### YOUR TASK
Copy every line of the listing exactly.

* Begin *

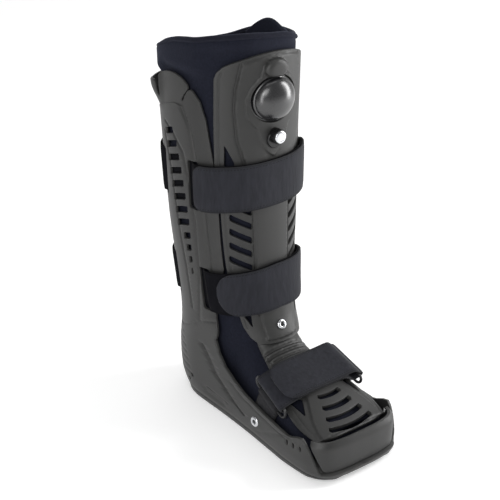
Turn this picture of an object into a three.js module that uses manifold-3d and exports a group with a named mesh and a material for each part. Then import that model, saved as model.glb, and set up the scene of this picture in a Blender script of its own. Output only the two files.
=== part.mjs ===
// A tall walking boot: a hard rear shell with a rocker sole, a shin shell with an air pump,
// an instep shell, a padded liner and three straps. Millimetres, +Z up, toes towards -Y.

import * as THREE from 'three';
import { mergeVertices } from 'three/addons/utils/BufferGeometryUtils.js';
import Module from 'manifold-3d';

const wasm = await Module();
wasm.setup();

// Driving sizes. The leg's axis is x = 0, y = 0 while the boot is laid out.
const shellTop = 420;
const calfHalf = 68;
const calfBack = 84;
const shinFront = 70;
const toeReach = 222;
const quarterTop = 50;
const deckTop = 20;
const soleThick = 6;
const lipTop = 13.3;
const toeStep = 5;
const toeSideStep = 1.2;
const shellWall = 3;
const relief = 1.8;
const fit = 0.3;
const linerTop = 431;
const linerThick = 7;
const bootieThick = 4;
const strapThick = 2.2;
const strapRoom = 3.5;
const calfStrapWidth = 50;
const calfStrapHeight = 272;
const ankleStrapWidth = 48;
const ankleStrapHeight = 153.5;
const footStrapWidth = 47;
const bulbRadius = 24.6;
const bulbHeight = 19;
const bulbWall = 2;
const knobRadius = 7.6;
const knobLength = 10.5;
const buttonRadius = 6;
const buttonTravel = 2.2;
const rivetRadius = 5;
const shankRadius = 2.4;
const ringLength = 58;
const ringWidth = 14;
const ringBar = 3;
const valveGap = 27;
const pumpGap = 8.8;

// The valve stands clear above the calf strap, and the pump bulb clear above the valve.
const valveHeight = calfStrapHeight + calfStrapWidth / 2 + valveGap;
const pumpHeight = valveHeight + knobRadius + bulbRadius + pumpGap;

const lerp = THREE.MathUtils.lerp;
const radians = THREE.MathUtils.degToRad;

// The plan outline is a superellipse of this power.
const outlinePower = 2.3;

// Leg and foot sections. Columns: height, half width, reach back, reach front,
// as shares of shellTop, calfHalf, calfBack and shinFront.
const bodyRows = [
  [0.012, 0.7, 0.714, 1.36],
  [0.071, 0.725, 0.821, 1.36],
  [0.143, 0.745, 0.821, 1.36],
  [0.226, 0.765, 0.738, 1.34],
  [0.298, 0.801, 0.714, 1.136],
  [0.429, 0.89, 0.762, 1.0],
  [0.536, 0.941, 0.833, 0.971],
  [0.774, 0.978, 0.964, 0.957],
  [0.881, 0.993, 1.0, 0.971],
  [1.03, 1.0, 1.0, 1.0],
];

// Sole outline from the leg's axis to the toe. Columns: reach, half width,
// as shares of toeReach and of the half width at the same height.
const footPlan = [
  [0, 1],
  [0.19, 1.02],
  [0.38, 1.07],
  [0.57, 1.15],
  [0.71, 1.21],
  [0.83, 1.225],
  [0.9, 1.185],
  [0.953, 1.07],
  [0.984, 0.86],
  [0.998, 0.46],
  [1, 0],
];
const quarterSteps = footPlan.length - 1;

// Heights between which the foot's outline turns into the leg's, as shares of shellTop.
const footEnds = 0.138;
const legBegins = 0.31;

// Front edge of the rear shell up the leg. Columns: height, reach, of shellTop and shinFront.
const rearEdge = [
  [0.142, 0.971],
  [0.164, 0.734],
  [0.193, 0.581],
  [0.226, 0.501],
  [0.291, 0.509],
  [0.357, 0.585],
  [0.434, 0.67],
  [0.599, 0.633],
  [0.717, 0.581],
  [0.822, 0.496],
  [0.866, 0.41],
  [0.889, 0.256],
];

// Top of the rear shell, front to back: notch, side lobe, slit and back tab.
// Columns: height share of shellTop, reach back as a share of calfBack.
const rearCrown = [
  [0.857, -0.065],
  [0.899, -0.167],
  [0.91, -0.09],
  [0.917, 0.08],
  [0.915, 0.29],
  [0.907, 0.45],
  [0.843, 0.465],
  [0.843, 0.505],
  [0.883, 0.53],
  [0.872, 0.72],
  [0.868, 1.6],
];
const tabStarts = 0.5;
const tabFlare = 9;
const tabBend = [0.8, 0.87];

// Top edge of the sole's side wall towards the toe. Columns: reach, height,
// of toeReach and quarterTop. The last rows run down the seam with the toe cap.
const quarterEdge = [
  [0.378, 1.048],
  [0.472, 0.986],
  [0.564, 0.934],
  [0.664, 0.914],
  [0.752, 0.866],
  [0.785, 0.886],
  [0.829, 1.02],
];
const toeSeam = [
  [0.829, 1.02],
  [0.871, 0.782],
  [0.896, 0.536],
  [0.914, 0.332],
  [0.932, 0.266],
];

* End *

### FULL ANSWER
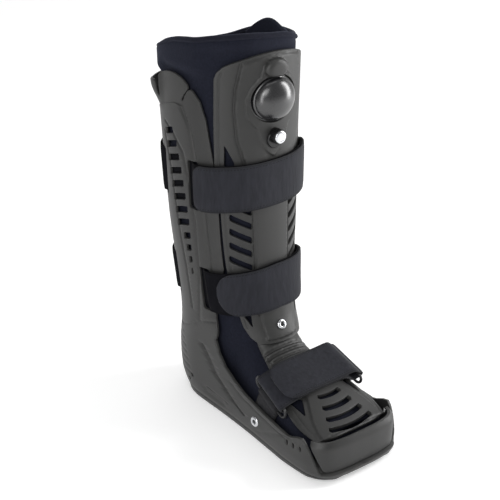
Turn this picture of an object into a three.js module that uses manifold-3d and exports a group with a named mesh and a material for each part. Then import that model, saved as model.glb, and set up the scene of this picture in a Blender script of its own. Output only the two files.
=== part.mjs ===
// A tall walking boot: a hard rear shell with a rocker sole, a shin shell with an air pump,
// an instep shell, a padded liner and three straps. Millimetres, +Z up, toes towards -Y.

import * as THREE from 'three';
import { mergeVertices } from 'three/addons/utils/BufferGeometryUtils.js';
import Module from 'manifold-3d';

const wasm = await Module();
wasm.setup();

// Driving sizes. The leg's axis is x = 0, y = 0 while the boot is laid out.
const shellTop = 420;
const calfHalf = 68;
const calfBack = 84;
const shinFront = 70;
const toeReach = 222;
const quarterTop = 50;
const deckTop = 20;
const soleThick = 6;
const lipTop = 13.3;
const toeStep = 5;
const toeSideStep = 1.2;
const shellWall = 3;
const relief = 1.8;
const fit = 0.3;
const linerTop = 431;
const linerThick = 7;
const bootieThick = 4;
const strapThick = 2.2;
const strapRoom = 3.5;
const calfStrapWidth = 50;
const calfStrapHeight = 272;
const ankleStrapWidth = 48;
const ankleStrapHeight = 153.5;
const footStrapWidth = 47;
const bulbRadius = 24.6;
const bulbHeight = 19;
const bulbWall = 2;
const knobRadius = 7.6;
const knobLength = 10.5;
const buttonRadius = 6;
const buttonTravel = 2.2;
const rivetRadius = 5;
const shankRadius = 2.4;
const ringLength = 58;
const ringWidth = 14;
const ringBar = 3;
const valveGap = 27;
const pumpGap = 8.8;

// The valve stands clear above the calf strap, and the pump bulb clear above the valve.
const valveHeight = calfStrapHeight + calfStrapWidth / 2 + valveGap;
const pumpHeight = valveHeight + knobRadius + bulbRadius + pumpGap;

const lerp = THREE.MathUtils.lerp;
const radians = THREE.MathUtils.degToRad;

// The plan outline is a superellipse of this power.
const outlinePower = 2.3;

// Leg and foot sections. Columns: height, half width, reach back, reach front,
// as shares of shellTop, calfHalf, calfBack and shinFront.
const bodyRows = [
  [0.012, 0.7, 0.714, 1.36],
  [0.071, 0.725, 0.821, 1.36],
  [0.143, 0.745, 0.821, 1.36],
  [0.226, 0.765, 0.738, 1.34],
  [0.298, 0.801, 0.714, 1.136],
  [0.429, 0.89, 0.762, 1.0],
  [0.536, 0.941, 0.833, 0.971],
  [0.774, 0.978, 0.964, 0.957],
  [0.881, 0.993, 1.0, 0.971],
  [1.03, 1.0, 1.0, 1.0],
];

// Sole outline from the leg's axis to the toe. Columns: reach, half width,
// as shares of toeReach and of the half width at the same height.
const footPlan = [
  [0, 1],
  [0.19, 1.02],
  [0.38, 1.07],
  [0.57, 1.15],
  [0.71, 1.21],
  [0.83, 1.225],
  [0.9, 1.185],
  [0.953, 1.07],
  [0.984, 0.86],
  [0.998, 0.46],
  [1, 0],
];
const quarterSteps = footPlan.length - 1;

// Heights between which the foot's outline turns into the leg's, as shares of shellTop.
const footEnds = 0.138;
const legBegins = 0.31;

// Front edge of the rear shell up the leg. Columns: height, reach, of shellTop and shinFront.
const rearEdge = [
  [0.142, 0.971],
  [0.164, 0.734],
  [0.193, 0.581],
  [0.226, 0.501],
  [0.291, 0.509],
  [0.357, 0.585],
  [0.434, 0.67],
  [0.599, 0.633],
  [0.717, 0.581],
  [0.822, 0.496],
  [0.866, 0.41],
  [0.889, 0.256],
];

// Top of the rear shell, front to back: notch, side lobe, slit and back tab.
// Columns: height share of shellTop, reach back as a share of calfBack.
const rearCrown = [
  [0.857, -0.065],
  [0.899, -0.167],
  [0.91, -0.09],
  [0.917, 0.08],
  [0.915, 0.29],
  [0.907, 0.45],
  [0.843, 0.465],
  [0.843, 0.505],
  [0.883, 0.53],
  [0.872, 0.72],
  [0.868, 1.6],
];
const tabStarts = 0.5;
const tabFlare = 9;
const tabBend = [0.8, 0.87];

// Top edge of the sole's side wall towards the toe. Columns: reach, height,
// of toeReach and quarterTop. The last rows run down the seam with the toe cap.
const quarterEdge = [
  [0.378, 1.048],
  [0.472, 0.986],
  [0.564, 0.934],
  [0.664, 0.914],
  [0.752, 0.866],
  [0.785, 0.886],
  [0.829, 1.02],
];
const toeSeam = [
  [0.829, 1.02],
  [0.871, 0.782],
  [0.896, 0.536],
  [0.914, 0.332],
  [0.932, 0.266],
];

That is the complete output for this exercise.